Enthalpic relaxation and the glass transition

Enthalpic relaxation was investigated on the As2Se3 bulk glass with perfectly defined thermal history by differential scanning calorimetry (DSC). The relaxation enthalpy change, DeltaH, the parameters of the Tool-Narayanaswamy-Moynihan (TNM) relaxation model and the parameter of non-exponentiality, beta, were evaluated. It was found that beta is both temperature and time dependent. The value of enthalpy change necessary to reach a metastable equilibrium is less than that assumed on the base of a linear extrapolation of H(T) of a supercooled liquid. The glass transition was studied by a new stepwise DSC technique on the bulk As2Se3 and As2S3 glasses. The glass transition was found to be a superposition of two parts: a reversible or thermodynamic component, reflecting temperature changes of vibrational amplitudes, and an irreversible or kinetic process, so-called enthalpy relaxation.

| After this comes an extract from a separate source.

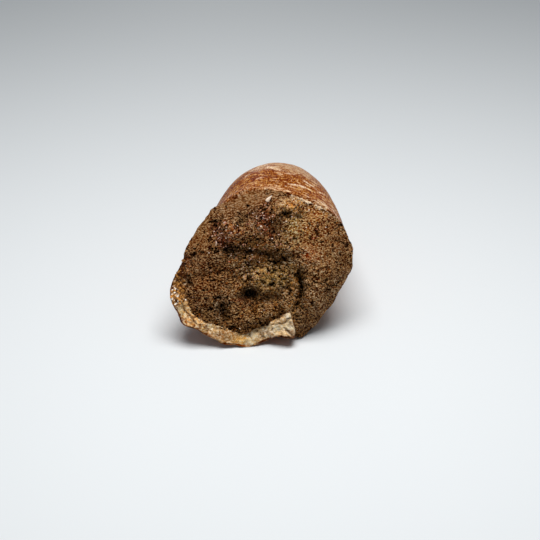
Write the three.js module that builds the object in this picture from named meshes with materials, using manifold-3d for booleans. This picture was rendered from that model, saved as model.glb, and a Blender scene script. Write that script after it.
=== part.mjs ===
// A fossil dinosaur tooth: the broken-off crown of a stout conical theropod tooth, lying on its side.
// Two natural pieces make it up. The tooth itself is a thick dentine wall under a thin enamel skin,
// hollow where the pulp was. Sandstone filled that hollow, and it laps over parts of the broken rim.
//
// Millimetres, +Z up. The tooth lies on z = 0, the break faces -Y and is tipped up a little, and the
// tip points to +Y. The origin is under the middle of the footprint.
import * as THREE from "three";
import { mergeVertices } from "three/addons/utils/BufferGeometryUtils.js";
import Module from "manifold-3d";

const wasm = await Module();
wasm.setup();

const degrees = THREE.MathUtils.degToRad;
const { smoothstep, lerp } = THREE.MathUtils;

// ---- Driving dimensions -------------------------------------------------------------------------

// The break is a tipped plane with its middle at faceCentre. Places on it are (a, b): a to the right
// and b up the slope as seen by someone facing the break. Heights stand out from it.
const faceCentre = new THREE.Vector3(0, -16.6, 12.75);
const facePitch = 25;
const faceYaw = 4;

// The crown's centre line runs from the break to the tip, and its sections turn as they go.
const bendPoint = new THREE.Vector3(3.1, 10.4, 8.6);
const tipPoint = new THREE.Vector3(8.2, 22.4, 2.6);
const tipPitch = 45;
const tipYaw = 12;
const taperPower = 1.15;
const taperRoot = 0.72;

// The outline at the break is a circle with four waves on it: [waves round, height, first crest].
const rimRadius = 12.83;
const rimWaves = [
  [1, 1.23, -86],
  [2, 1.26, 31],
  [3, 0.49, -20],
  [4, 0.54, 22],
];
// Further along it becomes an oval, half-widths ovalWide and ovalTall, turned by ovalTurn.
const ovalWide = 14.3;
const ovalTall = 15.4;
const ovalTurn = 10;
const ovalFrom = 0.5;

// Corners, lips and chips of the broken rim: [angle, half-width, height], which fade along the crown.
const rimChips = [
  [196, 8, 0.85],
  [205, 5, 0.35],
  [215.5, 5, 0.8],
  [225, 4, -0.25],
  [244, 7, 0.55],
  [258.5, 8.5, 0.9],
  [279, 6, -0.75],
  [290.5, 3.5, 0.3],
];
const chipFade = 0.12;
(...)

The value of the glass transition temperature, T-g, determined from the thermodynamic part of the glass transition was found to be independent on both the heating/cooling rate and the thermal history of glass. The T-g depends only on the chemical composition of the glass and thus it could be regarded as a material constant. Therefore the heating/cooling rate dependence of T-g, known from DSC or DTA measurements, is caused by a kinetic process with relaxation time dependent on structure and temperature.